Hoje, que já sei quanto custa um guarda-chuva (demasiado), o Inverno revela-se uma estação do ano com uma dimensão muito particular. O Inverno debate as ideias pesadas. O Inverno acolhe desamores. O Inverno acolhe uma melancólica, e quase obrigatória, introspeção. O Inverno aquece com luvas, cachecóis e gorros as idiossincrasias. O Inverno é amigo da escrita. O Inverno é a estação dos pensadores que precisam de tatuar ideias pesadas, desamores, introspeções e idiossincrasias numa folha de papel.
E, de súbito, um pequeno raio de sol surge nos céus cinzentos. As flores acordam do seu longo sono e pintam os relvados. As folhas preenchem as árvores outrora despidas pelo caducar da sua beleza. A Primavera sorri com os cânticos dos pássaros.
Vejo uma vontade incessante de sair de casa, de querer aproveitar os parques, os passadiços à beira-mar, e até as cidades. Sair de casa embalada pelos raios de sol e voltar apenas quando a brisa noturna já não me permita estar de manga curta.

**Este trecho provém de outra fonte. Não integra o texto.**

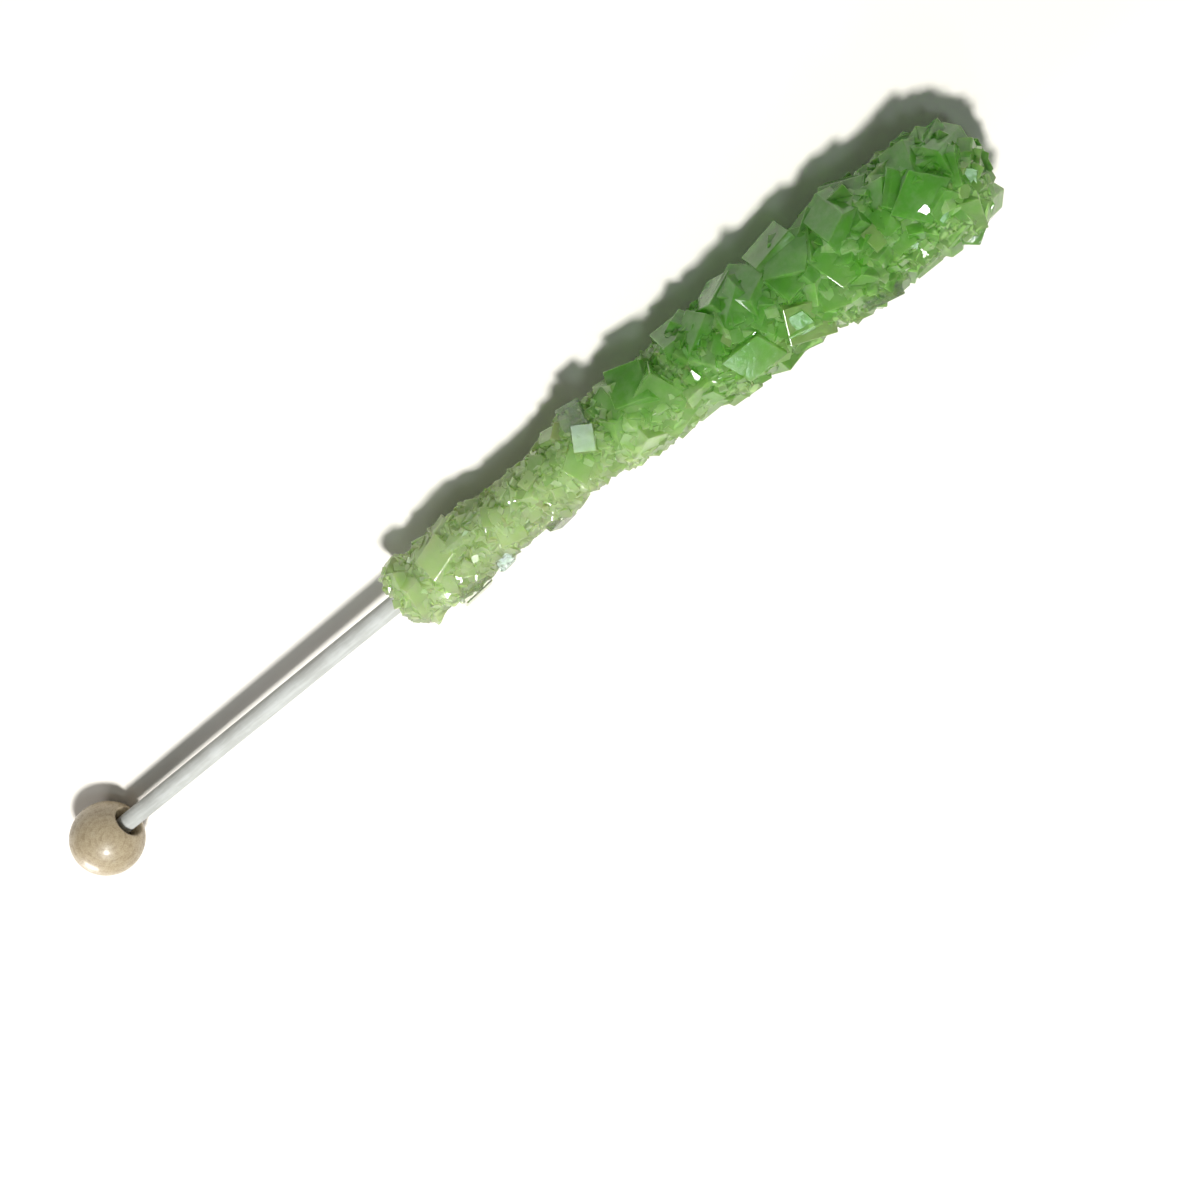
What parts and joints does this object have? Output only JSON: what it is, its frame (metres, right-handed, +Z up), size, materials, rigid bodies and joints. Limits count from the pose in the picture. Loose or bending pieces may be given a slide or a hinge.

Porém, não nos deixemos encantar pelo espírito primaveril, que chega com o final de março e com a mudança de hora. A indecisão do clima, do frio matinal para o calor do meio-dia, que nos obriga a escolher uma vestimenta diária completamente versátil; o alérgico pólen que começa a pairar no ar. Como posso eu ter criatividade para pensar nas mais belas peças se passo os meus dias a espirrar? A rinite alérgica é uma grande inimiga das crónicas. O que será das ideias pesadas, dos desamores, das introspeções e das idiossincrasias, se o seu pensador está sentado num banco, em frente à praia, a apanhar sol? O sol traz moleza no pensamento. O descafeinado quente que serve de refúgio para o dia frio, mas que acolhe os mais belos pensamentos, vai ser substituído por caminhadas pelo parque urbano mais próximo e pelos churrascos com amigos.
Pensando bem, um passeio por um jardim, perto de um pequeno lago rodeado de relva verdejante, faz florescer uma certa vontade de pegar num papel e numa caneta, e através de palavras pintar um quadro daquilo que nos rodeia. Pensando bem, não há nada mais poético do que o reflorescer da natureza. Pensando bem, o reflorescer da natureza até pode transmitir um ambiente poético a qualquer mente pensadora.
Pensando bem, todas as estações do ano são passíveis a uma criatividade interminável. Pensando bem, uma mente verdadeiramente pensadora consegue encontrar a criatividade até no mais simples cenário; consegue pensar “tenho de escrever sobre isto”. Pensando bem, o verão é o ventre da paixão, e eu tenho de escrever sobre isto. Pensando bem, o outono é um quadro a óleo, e eu tenho de escrever sobre isto. Pensando bem, Inverno seja um boneco de neve feito por uma criança, e eu tenho de escrever sobre isto. Pensando bem, primavera é um morango suculento que acaba de ser colhido, e eu tenho de escrever sobre isto.